Exam 1

Exam 1 is designed to explore the foundational concepts of C++ and Theory background as well as the material coverd through lecture 9 (Monday Feb 7th). For on campus students it is in the CBTF for off campus students this is still being resolved.

Exam 1 contains only multiple choice or short answer problems. You will have 50 minutes to complete this exam.

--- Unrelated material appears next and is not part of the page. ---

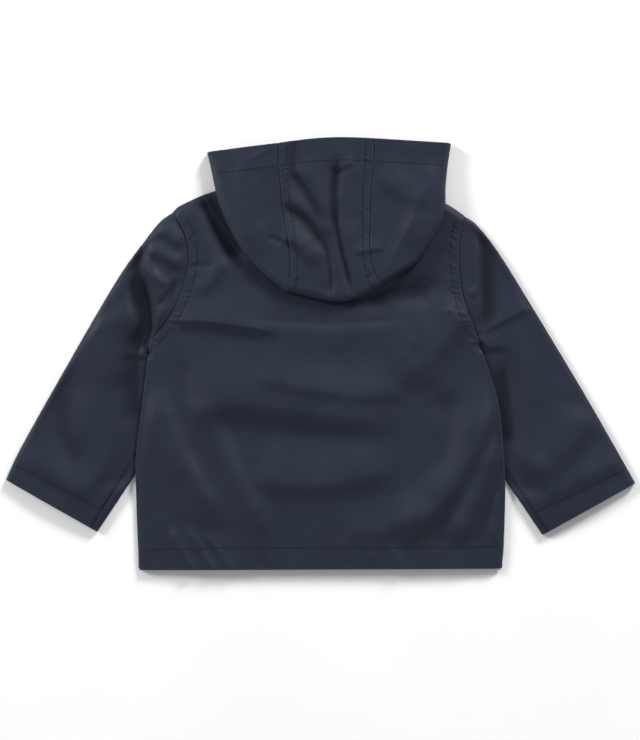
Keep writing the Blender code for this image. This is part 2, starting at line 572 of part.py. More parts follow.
def hood_seam(side, wall_in):
    """The hood seam of one side, from the face edge over the crown to the nape.

    It gives the seam's spots, and how deep inside the folded rim each lies, above it and then below it.
    """
    table = HOOD_LEFT_SECTIONS if side == "left" else HOOD_RIGHT_SECTIONS
    seam, rim, neck, _ = read_sections(table, HOOD_ROWS)
    over_length = np.linalg.norm(seam[-1] - rim[-1])
    under_length = np.linalg.norm(neck[-1] - rim[-1])
    over, under = hood_path(over_length, under_length, wall_in)
    last = rim[-1] + (seam[-1] - rim[-1]) * over[1:, None] / over_length
    hidden = rim[-1] + (neck[-1] - rim[-1]) * under[:, None] / under_length
    depths = np.linalg.norm(seam - rim[-1], axis=1)
    return np.concatenate([seam, last, hidden]), np.concatenate([depths, over[1:]]), under


def make_hood_side(side):
    sign = -1 if side == "left" else 1
    table = HOOD_LEFT_SECTIONS if side == "left" else HOOD_RIGHT_SECTIONS
    seam, rim, neck, (rim_rise, neck_rise) = read_sections(table, HOOD_ROWS)
    seam[:, 0] += sign * GAP / 2
    rim[-1, 0] += sign * GAP / 2
    neck[-1, 0] += sign * GAP / 2
    grids = []
    for wall_in in (0.0, HOOD_WALL):
        rows = []
        for a, r, n, rise_r, rise_n in zip(seam, rim, neck, rim_rise, neck_rise):
            over_length = np.linalg.norm(a - r)
            under_length = np.linalg.norm(n - r)
            over, under = hood_path(over_length, under_length, wall_in)
            top = r + (a - r) * over[:, None] / over_length
            low = r + (n - r) * under[:, None] / under_length
            crease = HOOD_REST * rise_r + HOOD_CREASE
            rise = rise_r + (rise_n - rise_r) * under / under_length
            rest = HOOD_REST * rise + front_floor(low, side) * (1 - rise)
            top_z = hood_over(top, over, crease, wall_in)
            low_z = hood_under(under, crease, rest, wall_in)
            rows.append(np.concatenate([lifted(top, top_z), lifted(low, low_z)]))
        grids.append(np.array(rows)[:, ::sign])
    wall("hood_" + side, *grids)


def make_hood_center():
    grids = []
    share = np.linspace(0, 1, HOOD_COLUMNS_CENTER)
    for wall_in in (0.0, HOOD_WALL):
        left, depth, under = hood_seam("left", wall_in)
        right, right_depth, right_under = hood_seam("right", wall_in)
        left[:, 0] += GAP / 2
        right[:, 0] -= GAP / 2
        u = share[None, :, None]
        spots = left[:, None] * (1 - u) + right[:, None] * u
        depth = depth[:, None] * (1 - share) + right_depth[:, None] * share
        under = under[:, None] * (1 - share) + right_under[:, None] * share
        count = len(depth)
        near_face = smoothstep((spots[:count, :, 1] - FACE_EDGE_START) / FACE_EDGE_RAMP)
        edge = FACE_EDGE_BOW * near_face * np.sin(np.pi * share)
        crown = CROWN_BOW * np.sin(np.pi * share**CROWN_SKEW)
        spots[:count, :, 1] += edge - crown * smoothstep((CROWN_BOW_REACH - depth) / CROWN_BOW_REACH)
        spots[count:, :, 1] -= crown * smoothstep((CROWN_BOW_REACH - under) / CROWN_BOW_REACH)
        crease = HOOD_REST + HOOD_CREASE
        top_z = hood_over(spots[:count], depth, crease, wall_in)
        low_z = hood_under(under, crease, HOOD_REST, wall_in)
        grids.append(lifted(spots, np.concatenate([top_z, low_z])))
    wall("hood_center", *grids)


def make_stud(number):
    """A round cap of a press stud, under the fronts' overlap and flat on the surface."""
    turn = 2 * math.pi * np.arange(STUD_SIDES) / STUD_SIDES
    y = STUD_TOP - STUD_PITCH * (number - 1)
    ring = np.stack([STUD_RADIUS * np.cos(turn), y + STUD_RADIUS * np.sin(turn)], axis=-1)
    points = np.concatenate([lifted(ring, np.full(STUD_SIDES, level)) for level in (STUD_HEIGHT, 0.0)])
    top = np.arange(STUD_SIDES)
    faces = grid_faces(np.array([top, top + STUD_SIDES]), closed=True)
    faces += [tuple(top), tuple(top[::-1] + STUD_SIDES)]
    object_from(f"stud_{number}", points, faces, STUD_NAVY, STUD_ROUGHNESS)


def build():
    for leftover in list(bpy.data.objects):
        bpy.data.objects.remove(leftover)
    make_back()
    for side in CURVES:
        make_front(side)
        make_sleeve(side)
        make_hood_side(side)
    make_hood_center()
    for number in range(1, STUD_COUNT + 1):
        make_stud(number)


build()
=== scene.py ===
"""A child's hooded raincoat of navy coated cloth. It lies face down, its hood turned down on its back.

Lengths are in millimetres here and become metres when a mesh is made. X runs from the wearer's left cuff to
the right one, Y from the hem to the neck, and Z up from the table that the coat lies on.
"""

import bpy
import numpy as np
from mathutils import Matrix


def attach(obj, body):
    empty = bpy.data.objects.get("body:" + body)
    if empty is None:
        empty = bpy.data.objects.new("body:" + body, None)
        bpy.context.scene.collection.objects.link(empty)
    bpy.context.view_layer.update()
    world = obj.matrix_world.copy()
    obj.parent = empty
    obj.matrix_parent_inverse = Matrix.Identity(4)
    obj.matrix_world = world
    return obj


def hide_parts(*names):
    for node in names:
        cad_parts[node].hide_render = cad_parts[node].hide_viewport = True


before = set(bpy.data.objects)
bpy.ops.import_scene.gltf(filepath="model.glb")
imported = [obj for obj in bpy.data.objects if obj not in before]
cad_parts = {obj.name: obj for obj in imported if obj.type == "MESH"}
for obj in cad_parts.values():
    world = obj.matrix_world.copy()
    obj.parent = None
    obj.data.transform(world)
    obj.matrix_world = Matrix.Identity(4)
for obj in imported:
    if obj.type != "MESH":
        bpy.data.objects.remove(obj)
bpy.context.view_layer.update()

# THE CAMERA. It looks straight down on the coat from 2.5 m, as from a stand over a packing table. It takes in
# 640 by 740 mm of the table.
CAMERA_HEIGHT = 2.5
VIEW_LENGTH = 0.740
VIEW_MIDDLE = (-0.0005, -0.0155)

camera = bpy.data.objects.new("camera", bpy.data.cameras.new("camera"))
camera.location = (*VIEW_MIDDLE, CAMERA_HEIGHT)
camera.data.sensor_width = 36.0
camera.data.lens = camera.data.sensor_width * CAMERA_HEIGHT / VIEW_LENGTH
bpy.context.scene.collection.objects.link(camera)
bpy.context.scene.camera = camera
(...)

There is a practice exam availibe on PrairieLearn.

Topics Covered

Topics from lecture:

• Classes in C++
  • Public members functions
  • Private helper functions
  • Private variables
  • Constructors
  • Automatic default constructor
  • Custom constructors (default and non-default)
  • Copy constructor
  • Automatic copy constructor
  • Custom copy constructor
• Namespaces in C++
  • Creating a class that is part of a namespace (eg: Cube is part of the cs225 namespace)
  • Using a class from a namespace (eg: cs225::Cube)
  • Purpose and usefulness of namespaces
• Variables
  • Four properties: name, type, location (in memory), and value
  • Primitive vs. user-defined
• Memory
  • Indirection in C++:
    • Reference variables
    • Pointers
    • Differences and trade-offs between each type
  • Stack memory
  • Heap memory
• Functions: Calling and Returning
  • Pass by value, by reference, and by pointer
• Linked List
  • Operation insertAtFront, including running time and insertion strategies
  • Operation insertAtIndex, including running time, on both a sorted and unsorted list
  • Operation removeAtIndex, including running time, on both a sorted and unsorted list
  • Operation insertAfterElement, including running time, on both a sorted and unsorted list
  • Operation removeAfterElement, including running time, on both a sorted and unsorted list
  • Operation findIndex, including running time, on both a sorted and unsorted list
  • Operation findData, including running time, on both a sorted and unsorted list
• Trees
  • Basic tree terminology (CS 173)
  • Tree Property: Binary
  • Tree Property: Height
  • Tree Property: Full
  • Tree Property: Perfect
  • Tree Property: Complete (as defined in data structures)
• Mathematical foundations:
  • Be able to give a closed form solution to a recurence relation.
    • Reference: Chapter 12: Recursive Definition in “Building Blocks for Theoretical Computer Science” by Prof. Margaret Fleck (CS 173)
  • Be able to indicate the big-O running time of common algorithms (eg: binary search, merge sort, etc).
    • Reference: Chapter 14: Big-O in “Building Blocks for Theoretical Computer Science” by Prof. Margaret Fleck (CS 173)
  • Be able to identify the relationship between two sets or functions (eg: reflexive, symmetric, transitive, ordered, equivalence, onto, one-to-one, etc)
    • Reference: Chapters 6-8 in “Building Blocks for Theoretical Computer Science” by Prof. Margaret Fleck (CS 173)
  • Be able to understand basic graph terminology.
    • Reference: Chapters 9 in “Building Blocks for Theoretical Computer Science” by Prof. Margaret Fleck (CS 173)
  • Be able familar with Trees
    • Reference: Chapters 13 in “Building Blocks for Theoretical Computer Science” by Prof. Margaret Fleck (CS 173)
  • Be able to understand a standard proof and proof by induction.
    • Reference: Chapters 3 and 11 in “Building Blocks for Theoretical Computer Science” by Prof. Margaret Fleck (CS 173)

Assignments referenced:

• lab_intro, lab_debug
• mp_stickers

Points:100

Registration: Wednesday, February 03

Start: Monday, February 15

End: Wednesday, February 17